The Impact of Cleaning

Issue (Before) Impact on Analysis (If Uncleaned) Fix
"office chairs", "OFFICE CHAIRS", "Office Chairs" Category revenue split across 3 rows instead of 1 .str.strip().str.title()
Duplicate rows Counts, sums, and averages artificially inflated .drop_duplicates()
Missing region (13 rows) 0.52% of transactions excluded from regional analysis .fillna() with confirmed value
unit_price as "$249.99"` (string) | Cannot sum, average, or compare prices | Strip `$, then pd.to_numeric()
"Completed" / "completed" / "DONE" value_counts() splits one status into 3; filter for "Completed" misses the others .map() with canonical dictionary
Date stored as string Cannot filter by month, calculate duration, or group by week pd.to_datetime()

Key Distinctions to Remember

.map() vs .replace(): - .map() — strict: unmapped values → NaN (use for complete recoding) - .replace() — lenient: unmapped values → unchanged (use for targeted fixes)

errors="coerce" vs errors="raise" in pd.to_numeric() / pd.to_datetime(): - "coerce" — silently converts failures to NaN (safe for production pipelines) - "raise" — raises an exception at the first failure (useful for debugging) - "ignore" — leaves failures as-is (rarely what you want in a cleaning pipeline)

.fillna(method="ffill") vs .interpolate(): - "ffill" — repeats the last known value (use for categorical or stepwise data) - "interpolate()" — calculates a value between two known points (use for continuous numeric series)


Acme Corp Cleaning Results (Chapter 12 Case Study)

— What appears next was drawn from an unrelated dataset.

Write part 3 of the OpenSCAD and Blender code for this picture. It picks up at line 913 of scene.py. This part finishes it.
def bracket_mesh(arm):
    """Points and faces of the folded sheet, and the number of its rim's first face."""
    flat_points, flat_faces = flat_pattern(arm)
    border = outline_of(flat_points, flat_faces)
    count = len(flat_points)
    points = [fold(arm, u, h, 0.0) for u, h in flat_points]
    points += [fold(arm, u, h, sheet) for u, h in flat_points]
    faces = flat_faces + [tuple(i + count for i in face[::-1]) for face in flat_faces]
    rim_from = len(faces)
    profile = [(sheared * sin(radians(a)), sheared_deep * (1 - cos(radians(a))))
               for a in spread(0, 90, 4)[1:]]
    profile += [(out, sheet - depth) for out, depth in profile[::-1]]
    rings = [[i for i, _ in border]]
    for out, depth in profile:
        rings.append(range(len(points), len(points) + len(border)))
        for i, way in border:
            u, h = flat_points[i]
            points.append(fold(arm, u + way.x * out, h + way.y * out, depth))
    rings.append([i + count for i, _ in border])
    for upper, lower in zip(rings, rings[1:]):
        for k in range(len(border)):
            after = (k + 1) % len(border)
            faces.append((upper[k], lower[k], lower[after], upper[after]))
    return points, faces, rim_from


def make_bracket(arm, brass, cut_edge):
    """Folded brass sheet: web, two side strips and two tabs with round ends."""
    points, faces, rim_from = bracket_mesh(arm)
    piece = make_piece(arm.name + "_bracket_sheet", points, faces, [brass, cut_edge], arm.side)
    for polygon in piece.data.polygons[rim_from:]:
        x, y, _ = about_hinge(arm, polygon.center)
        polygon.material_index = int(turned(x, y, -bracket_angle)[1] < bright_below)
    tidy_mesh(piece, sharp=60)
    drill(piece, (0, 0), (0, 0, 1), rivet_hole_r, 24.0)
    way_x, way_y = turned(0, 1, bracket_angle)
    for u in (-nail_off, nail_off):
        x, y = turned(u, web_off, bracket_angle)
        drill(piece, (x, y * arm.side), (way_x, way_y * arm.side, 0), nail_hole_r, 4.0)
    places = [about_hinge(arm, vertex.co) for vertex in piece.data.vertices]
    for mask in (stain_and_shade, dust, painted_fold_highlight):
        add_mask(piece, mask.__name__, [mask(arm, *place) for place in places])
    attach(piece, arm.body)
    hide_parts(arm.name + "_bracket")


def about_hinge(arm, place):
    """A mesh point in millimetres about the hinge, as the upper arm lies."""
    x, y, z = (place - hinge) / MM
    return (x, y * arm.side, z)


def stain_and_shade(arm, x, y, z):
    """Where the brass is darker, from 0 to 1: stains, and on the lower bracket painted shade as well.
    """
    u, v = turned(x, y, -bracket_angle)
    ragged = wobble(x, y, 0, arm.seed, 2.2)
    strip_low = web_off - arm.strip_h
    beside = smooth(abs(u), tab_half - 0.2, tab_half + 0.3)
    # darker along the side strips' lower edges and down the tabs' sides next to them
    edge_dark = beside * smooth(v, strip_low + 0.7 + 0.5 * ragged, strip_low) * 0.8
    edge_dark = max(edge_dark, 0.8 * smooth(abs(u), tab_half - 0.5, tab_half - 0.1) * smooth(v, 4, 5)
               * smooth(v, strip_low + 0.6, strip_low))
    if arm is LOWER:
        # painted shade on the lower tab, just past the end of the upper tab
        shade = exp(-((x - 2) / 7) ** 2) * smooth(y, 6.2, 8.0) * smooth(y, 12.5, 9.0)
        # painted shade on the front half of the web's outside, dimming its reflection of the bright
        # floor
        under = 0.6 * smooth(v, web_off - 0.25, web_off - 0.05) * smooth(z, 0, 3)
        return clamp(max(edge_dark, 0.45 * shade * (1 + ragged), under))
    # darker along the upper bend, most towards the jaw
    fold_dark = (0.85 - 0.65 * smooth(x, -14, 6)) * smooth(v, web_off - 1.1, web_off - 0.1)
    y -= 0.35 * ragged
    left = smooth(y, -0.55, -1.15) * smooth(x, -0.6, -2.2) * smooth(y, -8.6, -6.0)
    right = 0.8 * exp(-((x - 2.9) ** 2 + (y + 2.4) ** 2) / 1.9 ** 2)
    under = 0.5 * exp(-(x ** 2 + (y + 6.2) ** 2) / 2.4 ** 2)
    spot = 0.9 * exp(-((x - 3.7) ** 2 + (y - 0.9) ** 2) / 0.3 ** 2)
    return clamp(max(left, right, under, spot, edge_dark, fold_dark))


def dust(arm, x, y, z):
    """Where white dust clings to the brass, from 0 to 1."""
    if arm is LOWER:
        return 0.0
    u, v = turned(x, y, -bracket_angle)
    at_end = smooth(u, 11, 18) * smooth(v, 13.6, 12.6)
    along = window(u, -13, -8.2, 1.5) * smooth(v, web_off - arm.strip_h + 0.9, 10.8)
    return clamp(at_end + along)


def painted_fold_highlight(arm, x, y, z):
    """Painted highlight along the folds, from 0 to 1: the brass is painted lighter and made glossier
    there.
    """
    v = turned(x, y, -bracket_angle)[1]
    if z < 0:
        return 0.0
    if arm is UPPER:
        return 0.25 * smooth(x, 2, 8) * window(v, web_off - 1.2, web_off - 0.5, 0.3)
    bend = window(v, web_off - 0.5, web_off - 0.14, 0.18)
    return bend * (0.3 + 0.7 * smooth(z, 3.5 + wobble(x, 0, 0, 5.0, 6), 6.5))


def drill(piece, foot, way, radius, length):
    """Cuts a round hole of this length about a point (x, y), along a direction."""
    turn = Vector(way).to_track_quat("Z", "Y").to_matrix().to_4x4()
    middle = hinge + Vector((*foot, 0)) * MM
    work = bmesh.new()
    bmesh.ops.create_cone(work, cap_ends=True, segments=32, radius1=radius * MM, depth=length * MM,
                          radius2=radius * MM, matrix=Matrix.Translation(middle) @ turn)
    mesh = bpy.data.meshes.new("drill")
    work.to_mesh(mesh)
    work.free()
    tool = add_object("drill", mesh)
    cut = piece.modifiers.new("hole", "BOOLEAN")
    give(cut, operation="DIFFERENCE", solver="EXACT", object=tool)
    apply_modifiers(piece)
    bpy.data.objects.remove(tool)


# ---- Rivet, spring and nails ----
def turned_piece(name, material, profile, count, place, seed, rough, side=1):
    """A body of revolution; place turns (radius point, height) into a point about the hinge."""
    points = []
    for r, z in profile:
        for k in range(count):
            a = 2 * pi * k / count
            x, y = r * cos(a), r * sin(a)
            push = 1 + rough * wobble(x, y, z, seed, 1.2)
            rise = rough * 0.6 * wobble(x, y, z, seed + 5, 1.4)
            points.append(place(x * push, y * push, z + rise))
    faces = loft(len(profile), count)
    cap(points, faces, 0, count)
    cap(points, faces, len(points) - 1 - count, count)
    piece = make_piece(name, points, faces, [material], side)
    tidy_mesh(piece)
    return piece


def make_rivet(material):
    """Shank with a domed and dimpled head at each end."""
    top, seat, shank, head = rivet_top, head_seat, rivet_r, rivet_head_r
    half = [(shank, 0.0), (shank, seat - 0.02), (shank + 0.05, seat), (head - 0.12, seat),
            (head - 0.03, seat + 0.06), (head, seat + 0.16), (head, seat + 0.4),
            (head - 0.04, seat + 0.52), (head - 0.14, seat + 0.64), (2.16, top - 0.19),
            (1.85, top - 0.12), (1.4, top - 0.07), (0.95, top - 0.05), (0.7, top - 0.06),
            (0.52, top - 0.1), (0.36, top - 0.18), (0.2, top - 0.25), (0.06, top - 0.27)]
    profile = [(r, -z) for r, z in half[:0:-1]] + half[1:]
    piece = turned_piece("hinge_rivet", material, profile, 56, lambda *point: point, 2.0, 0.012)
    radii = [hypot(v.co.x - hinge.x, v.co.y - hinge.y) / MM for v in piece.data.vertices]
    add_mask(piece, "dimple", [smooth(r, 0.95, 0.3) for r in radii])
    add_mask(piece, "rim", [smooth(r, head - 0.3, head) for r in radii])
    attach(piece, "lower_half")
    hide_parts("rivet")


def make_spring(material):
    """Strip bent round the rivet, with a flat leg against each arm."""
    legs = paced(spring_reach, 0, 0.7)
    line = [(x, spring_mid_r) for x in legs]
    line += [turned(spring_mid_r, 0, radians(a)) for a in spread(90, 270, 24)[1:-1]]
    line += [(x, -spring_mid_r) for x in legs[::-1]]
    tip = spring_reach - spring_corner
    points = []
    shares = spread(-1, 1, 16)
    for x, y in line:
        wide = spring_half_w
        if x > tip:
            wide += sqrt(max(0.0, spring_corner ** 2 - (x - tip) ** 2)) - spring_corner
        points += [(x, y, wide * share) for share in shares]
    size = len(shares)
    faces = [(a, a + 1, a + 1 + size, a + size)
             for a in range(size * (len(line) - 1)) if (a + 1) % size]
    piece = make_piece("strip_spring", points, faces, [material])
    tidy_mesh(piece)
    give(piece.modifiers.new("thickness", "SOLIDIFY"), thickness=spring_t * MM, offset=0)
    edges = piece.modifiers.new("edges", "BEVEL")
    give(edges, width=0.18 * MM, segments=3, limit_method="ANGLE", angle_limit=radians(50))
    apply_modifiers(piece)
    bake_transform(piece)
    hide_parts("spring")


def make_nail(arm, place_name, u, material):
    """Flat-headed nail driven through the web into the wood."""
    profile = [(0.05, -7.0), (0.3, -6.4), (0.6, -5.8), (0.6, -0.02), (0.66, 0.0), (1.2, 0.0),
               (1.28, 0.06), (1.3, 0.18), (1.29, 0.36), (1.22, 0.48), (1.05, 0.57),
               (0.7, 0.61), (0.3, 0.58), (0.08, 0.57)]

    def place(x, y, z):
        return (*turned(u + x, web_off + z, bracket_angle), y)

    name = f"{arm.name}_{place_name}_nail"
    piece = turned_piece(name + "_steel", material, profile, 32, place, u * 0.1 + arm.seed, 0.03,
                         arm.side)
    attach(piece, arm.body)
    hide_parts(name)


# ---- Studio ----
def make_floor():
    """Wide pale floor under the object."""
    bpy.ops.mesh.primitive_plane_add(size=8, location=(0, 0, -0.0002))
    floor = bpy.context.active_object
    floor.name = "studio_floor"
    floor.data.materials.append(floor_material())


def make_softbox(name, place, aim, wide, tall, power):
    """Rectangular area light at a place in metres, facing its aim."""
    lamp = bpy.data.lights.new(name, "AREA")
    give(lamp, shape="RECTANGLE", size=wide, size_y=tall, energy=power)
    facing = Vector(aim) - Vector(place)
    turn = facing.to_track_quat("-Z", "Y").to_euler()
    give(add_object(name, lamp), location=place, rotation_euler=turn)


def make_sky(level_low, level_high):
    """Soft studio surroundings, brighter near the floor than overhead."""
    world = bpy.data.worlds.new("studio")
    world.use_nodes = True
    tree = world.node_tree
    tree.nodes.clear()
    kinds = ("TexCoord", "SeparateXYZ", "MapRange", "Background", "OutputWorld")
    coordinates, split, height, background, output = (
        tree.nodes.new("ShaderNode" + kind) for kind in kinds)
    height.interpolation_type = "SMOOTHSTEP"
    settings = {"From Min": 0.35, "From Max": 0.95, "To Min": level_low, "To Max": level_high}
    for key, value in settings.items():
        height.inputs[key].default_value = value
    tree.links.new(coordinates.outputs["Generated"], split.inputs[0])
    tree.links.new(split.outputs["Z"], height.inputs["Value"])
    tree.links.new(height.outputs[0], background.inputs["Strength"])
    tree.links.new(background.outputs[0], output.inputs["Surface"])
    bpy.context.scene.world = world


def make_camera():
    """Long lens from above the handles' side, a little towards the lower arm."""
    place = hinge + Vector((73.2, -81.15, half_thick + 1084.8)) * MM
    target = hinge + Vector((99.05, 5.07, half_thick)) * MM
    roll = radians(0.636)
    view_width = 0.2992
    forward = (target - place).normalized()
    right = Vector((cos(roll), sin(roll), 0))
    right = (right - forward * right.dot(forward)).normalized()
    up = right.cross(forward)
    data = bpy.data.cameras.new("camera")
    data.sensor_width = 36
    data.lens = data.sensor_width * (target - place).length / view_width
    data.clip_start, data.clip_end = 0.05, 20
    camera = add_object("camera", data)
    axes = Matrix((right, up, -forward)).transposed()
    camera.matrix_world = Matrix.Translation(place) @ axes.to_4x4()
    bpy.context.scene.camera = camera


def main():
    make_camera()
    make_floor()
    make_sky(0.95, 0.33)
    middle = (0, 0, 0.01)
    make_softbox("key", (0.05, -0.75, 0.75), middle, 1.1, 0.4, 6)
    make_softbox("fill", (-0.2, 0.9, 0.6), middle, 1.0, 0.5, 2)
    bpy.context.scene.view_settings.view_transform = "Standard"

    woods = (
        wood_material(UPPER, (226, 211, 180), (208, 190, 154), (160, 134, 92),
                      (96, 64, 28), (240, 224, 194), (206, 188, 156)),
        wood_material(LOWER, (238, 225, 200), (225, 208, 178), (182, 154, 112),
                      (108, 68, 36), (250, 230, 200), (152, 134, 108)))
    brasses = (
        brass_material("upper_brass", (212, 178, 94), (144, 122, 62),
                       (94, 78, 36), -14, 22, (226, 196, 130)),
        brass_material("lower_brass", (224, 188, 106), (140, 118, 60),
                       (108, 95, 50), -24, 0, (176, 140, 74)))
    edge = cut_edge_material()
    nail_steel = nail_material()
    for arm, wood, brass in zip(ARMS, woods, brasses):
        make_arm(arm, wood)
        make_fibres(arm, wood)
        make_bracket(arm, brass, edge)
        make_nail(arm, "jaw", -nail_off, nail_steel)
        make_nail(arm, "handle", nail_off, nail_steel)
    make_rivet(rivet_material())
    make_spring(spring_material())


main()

Issue Rows Affected Fix Applied Before After
Duplicate rows 8 removed .drop_duplicates() 2500 rows 2492 rows
Missing region 13 filled .fillna() with confirmed values 13 NaN 0 NaN
Missing category 5 filled SKU-based lookup 5 NaN 0 NaN
Category capitalization 10 rows fixed .str.strip().str.title() 6 variants 4 canonical values
Net impact on Office Chairs revenue $412,345 | $417,223 (+$4,878)

One-Liner Summary

Cleaning data is a systematic, documented, repeatable process — not a one-time scramble. The tools are straightforward; the discipline is what separates professional work from analysis that quietly produces wrong answers.